RECORDED INFORMATION:
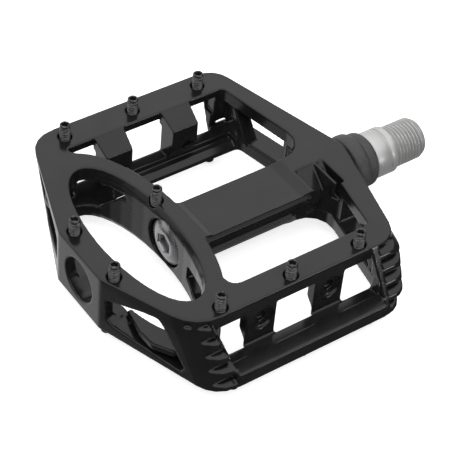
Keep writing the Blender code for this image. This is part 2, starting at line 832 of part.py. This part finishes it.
def spindle():
    profile = [
        (THREAD_END, 0.0),
        (THREAD_END, THREAD_R - 0.8),
        (THREAD_END - 0.3, THREAD_R - THREAD_DEPTH),
    ]
    profile += thread(THREAD_END - 0.3, THREAD_START, THREAD_R, THREAD_DEPTH, THREAD_PITCH)
    profile += [
        (THREAD_START + 0.2, THREAD_R - THREAD_DEPTH),
        (COLLAR_END + 0.2, RUN_OUT_R),
        (COLLAR_END, RUN_OUT_R),
        (COLLAR_END, COLLAR_R - 0.1),
        (COLLAR_END - 0.1, COLLAR_R),
        (COLLAR_GROOVE_X + 0.25, COLLAR_R),
        (COLLAR_GROOVE_X + 0.25, COLLAR_R - 0.3),
        (COLLAR_GROOVE_X - 0.25, COLLAR_R - 0.3),
        (COLLAR_GROOVE_X - 0.25, COLLAR_R),
        (COLLAR_START + 0.3, COLLAR_R),
        (COLLAR_START, COLLAR_R - 0.3),
        (COLLAR_START, SEAL_LAND_R),
        (JOURNAL_END + 0.3, SEAL_LAND_R),
        (JOURNAL_END, JOURNAL_R),
        (JOURNAL_START, JOURNAL_R),
        (SHOULDER_X + 1.0, SHOULDER_R),
        (SHOULDER_X, SHOULDER_R),
        (SHOULDER_X, BEARING_SEAT_R),
        (BEARING_SEAT_END, BEARING_SEAT_R),
        (BEARING_SEAT_END, NUT_THREAD_R),
        (SPINDLE_NUT_END + 0.4, NUT_THREAD_R),
        (SPINDLE_NUT_END, NUT_THREAD_R - 0.4),
        (SPINDLE_NUT_END, 0.0),
    ]
    socket = cylinder(KEY_R, THREAD_END - KEY_DEPTH, THREAD_END + 1.0, axis="X", sides=6)
    flats = [
        prism([(-12, side * WRENCH_FLAT), (12, side * WRENCH_FLAT), (12, side * 12), (-12, side * 12)],
              COLLAR_GROOVE_X + 0.25, COLLAR_END + 0.2, "X")
        for side in (1, -1)
    ]
    shape = carved(turned(profile), [socket] + flats)
    node("spindle", shape, SPINDLE_AXIS, finish("steel", STEEL, 0.3, 1.0))


def raceway(side_x, radius):
    """Points of the round groove that the balls run in, cut into a race at a radius."""
    reach = math.sqrt(RACEWAY_R ** 2 - (radius - BALL_PITCH_R) ** 2)
    start = math.atan2(reach, abs(radius - BALL_PITCH_R))
    sign = 1.0 if radius > BALL_PITCH_R else -1.0
    points = []
    for i in range(5):
        angle = start * (1.0 - i / 2.0) * side_x
        points.append((BEARING_X + RACEWAY_R * math.sin(angle),
                       BALL_PITCH_R + sign * RACEWAY_R * math.cos(angle)))
    return points


def bearing():
    high = BEARING_X + BEARING_HALF
    low = BEARING_X - BEARING_HALF
    steel = finish("bearing_steel", (0.5, 0.5, 0.5), 0.2, 1.0)
    outer = [(high, OUTER_RACE_IN_R), (high, BEARING_R), (low, BEARING_R), (low, OUTER_RACE_IN_R)]
    outer += raceway(-1.0, OUTER_RACE_IN_R)
    node("bearing_outer_race", turned(outer), PLATFORM_AXIS, steel)
    inner = [(high, INNER_RACE_OUT_R)] + raceway(1.0, INNER_RACE_OUT_R)
    inner += [(low, INNER_RACE_OUT_R), (low, INNER_RACE_R), (high, INNER_RACE_R)]
    node("bearing_inner_race", turned(inner), SPINDLE_AXIS, steel)
    node("bearing_ball_cage", ball_cage(), CAGE_AXIS, finish("cage_brass", (0.6, 0.42, 0.15), 0.35, 1.0))
    seal = finish("bearing_seal", (0.03, 0.03, 0.03), 0.6, 0.0)
    for name, face in (("inboard", high), ("outboard", low + SHIELD_THICKNESS)):
        ring = [
            (face, INNER_RACE_OUT_R + 0.25),
            (face, OUTER_RACE_IN_R - 0.2),
            (face - SHIELD_THICKNESS, OUTER_RACE_IN_R - 0.2),
            (face - SHIELD_THICKNESS, INNER_RACE_OUT_R + 0.25),
        ]
        node("bearing_shield_" + name, turned(ring), PLATFORM_AXIS, seal)


def ball_cage():
    """Balls in a ring, which go round together between the races."""
    mesh = turned([
        (BEARING_X + CAGE_HALF_WIDTH, BALL_PITCH_R - CAGE_HALF_THICKNESS),
        (BEARING_X + CAGE_HALF_WIDTH, BALL_PITCH_R + CAGE_HALF_THICKNESS),
        (BEARING_X - CAGE_HALF_WIDTH, BALL_PITCH_R + CAGE_HALF_THICKNESS),
        (BEARING_X - CAGE_HALF_WIDTH, BALL_PITCH_R - CAGE_HALF_THICKNESS),
    ])
    ring = bpy.data.objects.new("cage_ring", mesh)
    bpy.context.scene.collection.objects.link(ring)
    balls = []
    for i in range(BALL_COUNT):
        angle = 2.0 * math.pi * (i + 0.37) / BALL_COUNT
        place = Vector((BEARING_X, BALL_PITCH_R * math.cos(angle), BALL_PITCH_R * math.sin(angle))) * MM
        shape = bpy.data.meshes.new("ball")
        work = bmesh.new()
        bmesh.ops.create_uvsphere(work, u_segments=8, v_segments=6, radius=BALL_R * MM,
                                  matrix=Matrix.Translation(place))
        work.to_mesh(shape)
        work.free()
        ball = bpy.data.objects.new("ball", shape)
        bpy.context.scene.collection.objects.link(ball)
        modifier = ring.modifiers.new("ball", "BOOLEAN")
        modifier.operation = "UNION"
        modifier.solver = "EXACT"
        modifier.object = ball
        balls.append(ball)
    result = evaluated_mesh(ring)
    for ball in balls:
        bpy.data.objects.remove(ball, do_unlink=True)
    return result


def bush():
    profile = [(BUSH_END, BUSH_IN_R), (BUSH_END, BUSH_R), (BUSH_START, BUSH_R), (BUSH_START, BUSH_IN_R)]
    node("inboard_bush", turned(profile), PLATFORM_AXIS, finish("bronze", (0.5, 0.33, 0.14), 0.35, 1.0))


def boot():
    """Two-ringed rubber boot over the hub's inboard end."""
    face = HUB_END + GAP
    profile = [
        (BOOT_END, BOOT_IN_R),
        (BOOT_END, BOOT_LIP_R - 0.8),
        (BOOT_END - 0.6, BOOT_LIP_R - 0.1),
        (BOOT_END - 1.6, BOOT_LIP_R),
        (BOOT_END - 3.0, BOOT_LIP_R),
        (BOOT_END - 3.8, BOOT_LIP_R - 0.2),
        (BOOT_END - 4.4, BOOT_R - 0.5),
        (BOOT_END - 5.4, BOOT_R),
        (face + 1.2, BOOT_R),
        (face + 0.3, BOOT_R - 0.3),
        (face, BOOT_R - 0.9),
        (face, 8.6),
        (BOOT_SPIGOT_X, 8.6),
        (BOOT_SPIGOT_X, BOOT_IN_R),
    ]
    node("rubber_boot", turned(profile), PLATFORM_AXIS, finish("boot_rubber", (0.02, 0.02, 0.02), 0.5, 0.0))


def nut_end():
    """Washer, lock nut, end cap and the cap's sealing ring."""
    washer = [
        (WASHER_FACE, NUT_THREAD_R + GAP),
        (WASHER_FACE, WASHER_R),
        (WASHER_END, WASHER_R),
        (WASHER_END, NUT_THREAD_R + GAP),
    ]
    zinc = finish("zinc", (0.55, 0.55, 0.52), 0.35, 1.0)
    node("lock_washer", turned(washer), SPINDLE_AXIS, zinc)

    blank = cylinder(NUT_R, NUT_END, NUT_FACE, axis="X", sides=6)
    hole = cylinder(NUT_THREAD_R + GAP, NUT_END - 1.0, NUT_FACE + 1.0, axis="X", sides=24)
    node("lock_nut", carved(blank, [hole]), SPINDLE_AXIS, zinc)

    cap = [
        (CAP_SKIRT_END, CAP_SKIRT_IN_R),
        (CAP_SKIRT_END, CAP_SKIRT_R),
        (CAP_HEAD_BACK + 0.9, CAP_SKIRT_R),
        (CAP_HEAD_BACK + 0.9, CAP_SKIRT_R - 0.8),
        (CAP_HEAD_BACK, CAP_SKIRT_R - 0.8),
        (CAP_HEAD_BACK, CAP_HEAD_R),
        (CAP_FACE + 1.2, CAP_HEAD_R),
        (CAP_FACE, CAP_NOSE_R),
        (CAP_FACE, 0.0),
    ]
    cap = [(CAP_INNER_FACE, 0.0), (CAP_INNER_FACE, CAP_SKIRT_IN_R)] + cap
    key = cylinder(KEY_R, CAP_FACE - 1.0, CAP_FACE + CAP_KEY_DEPTH, axis="X", sides=6)
    shape = carved(turned(cap), [key])
    node("end_cap", shape, PLATFORM_AXIS, finish("cap_aluminium", (0.42, 0.42, 0.43), 0.3, 1.0))

    centre_x = CAP_HEAD_BACK + 0.45
    centre_r = CAP_SKIRT_R - 0.8 + GAP + RING_SEAL_SECTION - 0.15
    ring = []
    for i in range(6):
        angle = 2.0 * math.pi * i / 6
        ring.append((centre_x - RING_SEAL_SECTION * math.sin(angle) * 0.6,
                     centre_r + RING_SEAL_SECTION * math.cos(angle)))
    node("cap_sealing_ring", turned(ring), PLATFORM_AXIS,
         finish("ring_rubber", (0.02, 0.02, 0.02), 0.5, 0.0))


casting()
tread_pins()
spindle()
bearing()
bush()
boot()
nut_end()
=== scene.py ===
"""Looks for the flat pedal: a softened skin over the casting, threaded pins and spindle, and finishes.

Everything stands in the CAD frame, which is in metres. Lengths written below are millimetres, and
places along the spindle are taken from the CAD pieces that the new ones stand for.
"""

import math
import random

import bmesh
import bpy
from mathutils import Matrix, Vector


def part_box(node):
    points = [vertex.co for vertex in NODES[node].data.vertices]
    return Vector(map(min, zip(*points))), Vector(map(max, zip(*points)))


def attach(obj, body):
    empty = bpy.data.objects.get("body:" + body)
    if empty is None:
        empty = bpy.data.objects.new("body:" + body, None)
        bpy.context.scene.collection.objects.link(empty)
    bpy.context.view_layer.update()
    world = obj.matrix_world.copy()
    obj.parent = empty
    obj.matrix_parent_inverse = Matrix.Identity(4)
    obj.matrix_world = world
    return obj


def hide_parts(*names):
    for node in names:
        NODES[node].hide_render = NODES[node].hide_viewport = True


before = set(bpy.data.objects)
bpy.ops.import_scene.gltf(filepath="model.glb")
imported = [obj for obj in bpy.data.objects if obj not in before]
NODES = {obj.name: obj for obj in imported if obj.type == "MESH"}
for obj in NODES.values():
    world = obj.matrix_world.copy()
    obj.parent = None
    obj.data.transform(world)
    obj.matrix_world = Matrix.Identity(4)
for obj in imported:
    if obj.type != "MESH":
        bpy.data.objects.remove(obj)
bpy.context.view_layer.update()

MM = 0.001
FULL_TURN = 2 * math.pi
TINY = 1e-6
SCENE = bpy.context.scene

# Mesh helpers

SHARP_ANGLE = math.radians(38)


def add(mesh, name):
    obj = bpy.data.objects.new(name, mesh)
    SCENE.collection.objects.link(obj)
    return obj


def stand_for(obj, node, body):
    """Makes a new piece ride on a body in place of a CAD node."""
    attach(obj, body)
    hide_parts(node)


def finished(work, name):
    """The mesh of a closed solid, smooth except over its sharp edges."""
    bmesh.ops.recalc_face_normals(work, faces=work.faces)
    mesh = bpy.data.meshes.new(name)
    work.to_mesh(mesh)
    work.free()
    mesh.shade_smooth()
    mesh.set_sharp_from_angle(angle=SHARP_ANGLE)
    return mesh


def moved(origin, profile):
    """A profile whose places are given from an origin, in places along its axis."""
    return [(origin + place, radius) for place, radius in profile]


def hexagon(across_flats):
    """The radius at an angle of a hexagon, one flat of which faces angle zero."""
    def radius(angle):
        part = (angle + math.pi / 6) % (math.pi / 3) - math.pi / 6
        return across_flats / 2 / math.cos(part)
    return radius


def stations_mesh(name, stations, steps, axis="X"):
    """A closed solid through rings at (place, radius); a radius is a number or a function of angle.

    The rings run from one end to the other over the outside, and may turn back inwards.
    """
    work = bmesh.new()

    def corner(place, u, v):
        point = (place, u, v) if axis == "X" else (u, v, place)
        return work.verts.new(tuple(c * MM for c in point))

    rings = []
    for place, radius in stations:
        ring = []
        for i in range(steps):
            angle = FULL_TURN * i / steps
            r = radius(angle) if callable(radius) else radius
            ring.append(corner(place, r * math.cos(angle), r * math.sin(angle)))
        rings.append(ring)
    for a, b in zip(rings, rings[1:]):
        for i in range(steps):
            j = (i + 1) % steps
            work.faces.new((a[i], a[j], b[j], b[i]))
    for ring, place in ((rings[0], stations[0][0]), (rings[-1], stations[-1][0])):
        hub = corner(place, 0, 0)
        for i in range(steps):
            work.faces.new((ring[i], ring[(i + 1) % steps], hub))
    return finished(work, name)


def ring_mesh(name, profile, steps):
    """A ring, its closed profile of (place, radius) points turned about the spindle's axis."""
    work = bmesh.new()
    loops = []
    for i in range(steps):
        angle = FULL_TURN * i / steps
        c, s = math.cos(angle), math.sin(angle)
        loops.append([work.verts.new((x * MM, r * c * MM, r * s * MM)) for x, r in profile])
    count = len(profile)
    for i in range(steps):
        a, b = loops[i], loops[(i + 1) % steps]
        for k in range(count):
            m = (k + 1) % count
            work.faces.new((a[k], a[m], b[m], b[k]))
    return finished(work, name)


def softened(profile, radius, steps=4):
    """A closed profile with its corners rounded."""
    longest_cut = 0.45
    nearly_straight = 0.1
    result = []
    for i, point in enumerate(profile):
        here = Vector(point)
        back = Vector(profile[i - 1]) - here
        ahead = Vector(profile[(i + 1) % len(profile)]) - here
        cut = min(radius, back.length * longest_cut, ahead.length * longest_cut)
        if min(back.length, ahead.length) < TINY or abs(back.angle(ahead) - math.pi) < nearly_straight:
            result.append(point)
            continue
        start, end = here + back.normalized() * cut, here + ahead.normalized() * cut
        for k in range(steps + 1):
            t = k / steps
            result.append(tuple(start * (1 - t) ** 2 + here * 2 * t * (1 - t) + end * t ** 2))
    return result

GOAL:
Copy out exactly the lines from the one containing "if empty is" to the one containing "obj.parent = None", both ends inclusive.

EXERCISE OUTPUT:
    if empty is None:
        empty = bpy.data.objects.new("body:" + body, None)
        bpy.context.scene.collection.objects.link(empty)
    bpy.context.view_layer.update()
    world = obj.matrix_world.copy()
    obj.parent = empty
    obj.matrix_parent_inverse = Matrix.Identity(4)
    obj.matrix_world = world
    return obj


def hide_parts(*names):
    for node in names:
        NODES[node].hide_render = NODES[node].hide_viewport = True


before = set(bpy.data.objects)
bpy.ops.import_scene.gltf(filepath="model.glb")
imported = [obj for obj in bpy.data.objects if obj not in before]
NODES = {obj.name: obj for obj in imported if obj.type == "MESH"}
for obj in NODES.values():
    world = obj.matrix_world.copy()
    obj.parent = None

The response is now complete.